Stored records
-- Start --

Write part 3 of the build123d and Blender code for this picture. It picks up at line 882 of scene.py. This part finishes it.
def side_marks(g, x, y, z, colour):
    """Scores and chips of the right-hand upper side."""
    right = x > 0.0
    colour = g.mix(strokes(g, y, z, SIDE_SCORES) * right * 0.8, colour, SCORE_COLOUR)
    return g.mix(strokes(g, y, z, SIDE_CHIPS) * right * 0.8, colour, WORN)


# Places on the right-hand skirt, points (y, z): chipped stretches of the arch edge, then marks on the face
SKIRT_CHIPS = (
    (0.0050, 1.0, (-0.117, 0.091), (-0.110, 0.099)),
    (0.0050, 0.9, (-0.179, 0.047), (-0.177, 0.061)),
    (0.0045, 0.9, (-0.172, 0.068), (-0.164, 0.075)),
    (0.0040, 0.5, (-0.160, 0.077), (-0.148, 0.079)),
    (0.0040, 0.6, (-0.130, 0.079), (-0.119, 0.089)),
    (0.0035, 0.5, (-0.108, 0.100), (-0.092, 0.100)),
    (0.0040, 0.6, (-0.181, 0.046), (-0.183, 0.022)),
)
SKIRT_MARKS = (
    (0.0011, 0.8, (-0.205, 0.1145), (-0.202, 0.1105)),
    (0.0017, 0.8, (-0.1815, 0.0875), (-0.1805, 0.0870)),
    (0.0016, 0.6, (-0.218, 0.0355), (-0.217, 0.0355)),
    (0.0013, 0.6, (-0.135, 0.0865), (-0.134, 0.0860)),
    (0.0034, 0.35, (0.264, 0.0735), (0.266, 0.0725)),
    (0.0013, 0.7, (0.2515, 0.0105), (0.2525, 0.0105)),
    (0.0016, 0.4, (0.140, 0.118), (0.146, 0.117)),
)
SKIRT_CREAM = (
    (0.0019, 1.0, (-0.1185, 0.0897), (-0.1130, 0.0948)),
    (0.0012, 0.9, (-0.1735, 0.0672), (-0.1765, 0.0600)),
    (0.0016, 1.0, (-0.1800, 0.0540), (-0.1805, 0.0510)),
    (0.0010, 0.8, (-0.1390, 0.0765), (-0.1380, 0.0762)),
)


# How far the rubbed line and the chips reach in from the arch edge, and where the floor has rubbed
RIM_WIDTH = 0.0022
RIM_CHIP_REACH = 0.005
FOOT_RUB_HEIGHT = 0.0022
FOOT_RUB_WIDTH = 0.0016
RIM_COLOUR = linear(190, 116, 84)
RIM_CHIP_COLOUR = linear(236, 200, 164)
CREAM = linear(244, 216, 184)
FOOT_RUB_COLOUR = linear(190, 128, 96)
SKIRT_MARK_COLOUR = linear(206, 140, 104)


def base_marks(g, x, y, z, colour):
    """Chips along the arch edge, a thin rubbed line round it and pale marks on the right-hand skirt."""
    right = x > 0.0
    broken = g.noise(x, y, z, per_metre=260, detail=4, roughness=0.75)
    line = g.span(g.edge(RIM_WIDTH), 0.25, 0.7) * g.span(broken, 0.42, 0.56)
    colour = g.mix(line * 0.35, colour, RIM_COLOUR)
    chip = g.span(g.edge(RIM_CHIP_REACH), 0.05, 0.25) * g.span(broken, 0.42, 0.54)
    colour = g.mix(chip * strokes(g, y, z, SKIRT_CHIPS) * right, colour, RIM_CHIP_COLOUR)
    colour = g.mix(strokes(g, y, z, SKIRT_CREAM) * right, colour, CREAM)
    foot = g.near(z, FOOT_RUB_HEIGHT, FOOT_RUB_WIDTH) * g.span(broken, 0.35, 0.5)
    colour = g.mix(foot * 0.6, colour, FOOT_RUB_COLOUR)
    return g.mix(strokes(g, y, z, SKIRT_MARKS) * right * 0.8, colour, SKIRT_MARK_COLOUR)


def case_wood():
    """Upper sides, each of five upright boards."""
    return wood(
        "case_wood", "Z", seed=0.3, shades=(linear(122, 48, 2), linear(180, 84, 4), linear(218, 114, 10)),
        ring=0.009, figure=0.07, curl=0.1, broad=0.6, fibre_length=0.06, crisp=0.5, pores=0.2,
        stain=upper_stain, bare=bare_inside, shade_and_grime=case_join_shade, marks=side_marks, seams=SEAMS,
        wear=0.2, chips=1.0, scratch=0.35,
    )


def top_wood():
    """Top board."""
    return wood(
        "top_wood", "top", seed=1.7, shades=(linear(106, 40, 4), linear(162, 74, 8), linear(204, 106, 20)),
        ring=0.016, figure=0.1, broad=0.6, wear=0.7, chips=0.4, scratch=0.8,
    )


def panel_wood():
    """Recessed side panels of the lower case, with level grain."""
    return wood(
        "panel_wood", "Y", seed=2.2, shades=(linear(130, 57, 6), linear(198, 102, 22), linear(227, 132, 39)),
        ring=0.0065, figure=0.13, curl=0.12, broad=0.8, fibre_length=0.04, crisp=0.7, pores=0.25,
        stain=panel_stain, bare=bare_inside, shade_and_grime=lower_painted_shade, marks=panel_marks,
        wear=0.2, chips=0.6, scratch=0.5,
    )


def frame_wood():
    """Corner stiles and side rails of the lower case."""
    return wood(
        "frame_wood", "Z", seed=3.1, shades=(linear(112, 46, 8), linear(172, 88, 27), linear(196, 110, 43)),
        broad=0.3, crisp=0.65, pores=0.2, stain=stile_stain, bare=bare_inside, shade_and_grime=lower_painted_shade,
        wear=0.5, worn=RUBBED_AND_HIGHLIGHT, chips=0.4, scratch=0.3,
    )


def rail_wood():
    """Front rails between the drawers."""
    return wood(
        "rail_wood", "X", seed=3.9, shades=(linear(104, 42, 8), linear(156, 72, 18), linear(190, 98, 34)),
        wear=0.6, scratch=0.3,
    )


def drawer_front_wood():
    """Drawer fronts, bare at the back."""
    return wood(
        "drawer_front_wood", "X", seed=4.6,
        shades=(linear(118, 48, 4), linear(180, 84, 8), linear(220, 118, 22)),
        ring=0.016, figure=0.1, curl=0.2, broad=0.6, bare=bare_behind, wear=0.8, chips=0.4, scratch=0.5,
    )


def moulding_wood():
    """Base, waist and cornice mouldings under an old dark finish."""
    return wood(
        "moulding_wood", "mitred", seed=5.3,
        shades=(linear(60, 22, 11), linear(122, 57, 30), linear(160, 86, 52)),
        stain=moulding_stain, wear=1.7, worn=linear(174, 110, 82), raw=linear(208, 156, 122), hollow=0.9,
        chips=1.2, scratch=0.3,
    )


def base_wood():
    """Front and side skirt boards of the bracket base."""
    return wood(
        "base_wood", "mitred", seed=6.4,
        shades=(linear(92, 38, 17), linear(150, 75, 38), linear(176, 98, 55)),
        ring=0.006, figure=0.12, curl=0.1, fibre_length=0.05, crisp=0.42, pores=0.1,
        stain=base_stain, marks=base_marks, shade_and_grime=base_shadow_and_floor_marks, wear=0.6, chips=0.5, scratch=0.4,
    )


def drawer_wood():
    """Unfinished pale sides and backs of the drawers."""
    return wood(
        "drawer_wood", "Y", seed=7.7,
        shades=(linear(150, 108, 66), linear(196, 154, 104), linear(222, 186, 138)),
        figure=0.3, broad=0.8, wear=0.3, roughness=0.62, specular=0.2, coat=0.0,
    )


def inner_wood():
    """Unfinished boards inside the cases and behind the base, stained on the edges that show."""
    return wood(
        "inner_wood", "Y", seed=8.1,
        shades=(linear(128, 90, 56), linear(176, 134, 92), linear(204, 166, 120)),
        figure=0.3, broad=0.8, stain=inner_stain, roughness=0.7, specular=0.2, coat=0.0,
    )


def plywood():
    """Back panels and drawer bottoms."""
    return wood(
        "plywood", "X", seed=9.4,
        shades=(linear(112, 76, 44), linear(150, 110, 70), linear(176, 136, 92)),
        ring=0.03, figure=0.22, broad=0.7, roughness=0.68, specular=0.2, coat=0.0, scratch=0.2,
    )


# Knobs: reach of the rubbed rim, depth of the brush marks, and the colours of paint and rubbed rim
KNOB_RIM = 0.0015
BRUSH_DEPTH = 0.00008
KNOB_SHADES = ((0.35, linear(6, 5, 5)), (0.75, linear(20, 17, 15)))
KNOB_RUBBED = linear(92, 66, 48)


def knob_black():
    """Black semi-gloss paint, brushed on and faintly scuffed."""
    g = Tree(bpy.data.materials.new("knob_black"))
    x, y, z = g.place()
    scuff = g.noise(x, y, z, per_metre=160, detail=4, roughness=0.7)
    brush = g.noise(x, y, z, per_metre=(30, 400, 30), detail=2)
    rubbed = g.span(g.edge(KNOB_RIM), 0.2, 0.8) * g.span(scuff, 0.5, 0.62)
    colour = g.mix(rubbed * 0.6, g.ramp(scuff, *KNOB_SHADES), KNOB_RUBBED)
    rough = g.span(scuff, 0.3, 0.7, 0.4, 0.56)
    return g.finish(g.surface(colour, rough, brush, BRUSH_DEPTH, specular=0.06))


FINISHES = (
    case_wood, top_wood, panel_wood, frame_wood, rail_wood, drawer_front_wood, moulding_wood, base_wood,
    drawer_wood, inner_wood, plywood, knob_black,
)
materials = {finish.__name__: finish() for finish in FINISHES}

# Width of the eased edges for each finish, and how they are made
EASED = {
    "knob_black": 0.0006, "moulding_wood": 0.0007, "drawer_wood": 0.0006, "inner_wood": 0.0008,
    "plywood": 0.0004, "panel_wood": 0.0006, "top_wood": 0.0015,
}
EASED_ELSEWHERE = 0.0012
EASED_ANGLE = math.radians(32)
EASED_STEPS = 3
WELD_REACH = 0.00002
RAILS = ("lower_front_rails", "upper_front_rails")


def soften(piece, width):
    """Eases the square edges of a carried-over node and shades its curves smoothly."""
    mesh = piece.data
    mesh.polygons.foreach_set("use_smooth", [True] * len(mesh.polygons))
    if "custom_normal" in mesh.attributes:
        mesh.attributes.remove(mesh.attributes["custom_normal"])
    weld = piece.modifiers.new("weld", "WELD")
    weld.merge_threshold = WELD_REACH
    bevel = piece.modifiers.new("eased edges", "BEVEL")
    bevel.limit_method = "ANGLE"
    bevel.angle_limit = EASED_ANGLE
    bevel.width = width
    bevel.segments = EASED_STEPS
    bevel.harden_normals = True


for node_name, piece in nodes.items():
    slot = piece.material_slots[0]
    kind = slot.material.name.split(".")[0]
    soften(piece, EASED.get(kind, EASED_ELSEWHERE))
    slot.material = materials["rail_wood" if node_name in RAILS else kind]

-- End --
-- Start --

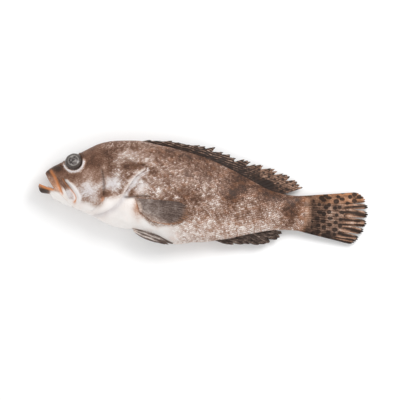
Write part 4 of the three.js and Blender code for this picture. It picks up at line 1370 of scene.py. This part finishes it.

-- End --

Work to do
With the first line being the one containing "Write part 3" and the last line the one containing "return g.mix(strokes(g, y, z, SIDE_CHIPS)", transcribe exactly the lines above that fall in that range.

Correct response
Write part 3 of the build123d and Blender code for this picture. It picks up at line 882 of scene.py. This part finishes it.
def side_marks(g, x, y, z, colour):
    """Scores and chips of the right-hand upper side."""
    right = x > 0.0
    colour = g.mix(strokes(g, y, z, SIDE_SCORES) * right * 0.8, colour, SCORE_COLOUR)
    return g.mix(strokes(g, y, z, SIDE_CHIPS) * right * 0.8, colour, WORN)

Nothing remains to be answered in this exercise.